Competitive Tax Environment
Switzerland's effective corporate tax rate varies by canton, but typically ranges between 11.9% and 21.6% in 2026. Cantons like Zug, Nidwalden, and Lucerne are known for particularly attractive rates. At the federal level, the corporate income tax rate is 8.5% on profit after tax (approximately 7.83% effective). For international companies, Switzerland also offers participation exemptions, patent box regimes, and R&D super-deductions depending on the canton.
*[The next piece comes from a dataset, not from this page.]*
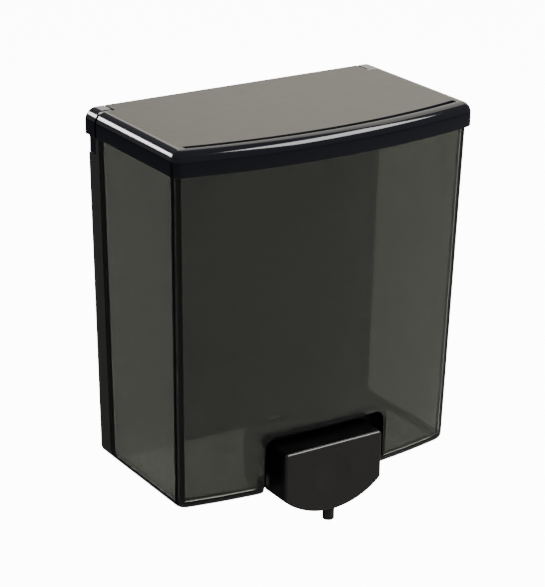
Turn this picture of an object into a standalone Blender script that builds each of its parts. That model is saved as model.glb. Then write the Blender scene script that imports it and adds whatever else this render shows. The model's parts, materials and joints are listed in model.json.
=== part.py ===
"""Wall-mounted soap dispenser: translucent tank, hinged lid and a push valve, in separate pieces.

Metres in the scene, millimetres in the constants. +Z is up, the wall is the plane Y = 0 and the
front faces -Y. The origin is the centre of the face that lies on the wall.
"""

import math

import bmesh
import bpy
from mathutils import Matrix, Vector

MM = 0.001

# Lid
LID_HALF_W = 73.025
LID_APEX = 82.55
FRONT_SAGITTA = 8.8
LID_TOP = 79.0
LID_BOTTOM = 68.25
LID_EDGE_R = 5.0
LID_CORNER_R = 4.5
LID_WALL = 2.2
GROOVE_INSET = 5.6
GROOVE_DEPTH = 0.35
FRONT_R = (LID_HALF_W**2 + FRONT_SAGITTA**2) / (2 * FRONT_SAGITTA)

# Tank
TANK_INSET = 1.36
TANK_HALF_W = LID_HALF_W - TANK_INSET
TANK_FRONT_STEP = 1.2
TANK_APEX = LID_APEX - TANK_INSET - TANK_FRONT_STEP
TANK_TAPER_X = 3.22
TANK_TAPER_Y = 4.2
TANK_SHOULDER = 67.9
TANK_RIM = 74.0
TANK_BOTTOM = -79.3
TANK_BACK = -9.3
TANK_WALL = 2.5
TANK_FLOOR = -76.6
TANK_EDGE_R = 4.0
RIM_STEP = 1.26

# Rear housing and hinge ears
HOUSING_BACK = -0.3
HOUSING_FRONT = -9.0
HOUSING_WALL = 2.2
EAR_INNER = 64.3
EAR_FRONT = -8.5
EAR_GAP = 0.3
HINGE_Y = -5.0
HINGE_Z = 76.3
PIN_R = 1.2
PIN_HOLE_R = 1.28
LUG_R = 2.6

# Recess for the valve
RECESS_HALF_W = 30.3
RECESS_TOP = -52.5
RECESS_BACK = -66.3
POCKET_HALF_W = 27.0
POCKET_TOP = -56.5
POCKET_BACK = -57.0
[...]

Political and Economic Stability
Switzerland has maintained political neutrality for centuries and has one of the most stable economies in the world. The Swiss franc is a global safe-haven currency, and the country's regulatory environment is transparent and predictable — a major advantage for long-term business planning.
Access to Global Markets
Despite not being an EU member, Switzerland has bilateral agreements with the EU covering trade, research, and the free movement of persons. It is also a member of EFTA and has free trade agreements with over 40 countries. For businesses targeting European or global markets, Switzerland offers a strategic base with minimal friction.
Strong Infrastructure and Talent Pool
From Zurich's financial hub to Lausanne's innovation ecosystem and Geneva's international organizations, Switzerland offers world-class infrastructure and access to highly educated, multilingual talent. The country consistently ranks in the top five globally for innovation and competitiveness.
What Legal Structure Should You Choose?
The first decision you need to make is which legal structure fits your business. Switzerland offers several options, each with different requirements, liability profiles, and tax implications.
Sàrl / GmbH — Limited Liability Company
The Limited Liability Company is the most popular structure for SMEs and startups in Switzerland. It requires a minimum share capital of CHF 20,000, fully paid up at incorporation. Shareholders' liability is limited to their capital contribution, and the company has its own legal personality. A Sàrl must have at least one manager domiciled in Switzerland.
SA / AG — Public Limited Company
The Public Limited Company is suited for larger businesses, companies planning to raise capital, or those seeking a more formal corporate structure. It requires a minimum share capital of CHF 100,000, of which at least CHF 50,000 must be paid up at incorporation. Shares can be registered or bearer (though bearer shares are now heavily restricted). The SA requires a board of directors with at least one member domiciled in Switzerland.
Sole Proprietorship (Raison individuelle)
The Sole Proprietorship has the simplest structure — no minimum capital, no formal incorporation process. You register directly with the commercial register once your annual revenue exceeds CHF 100,000. The downside: you are personally liable for all business debts. This structure suits freelancers and independent professionals, but is not recommended for businesses with significant financial exposure.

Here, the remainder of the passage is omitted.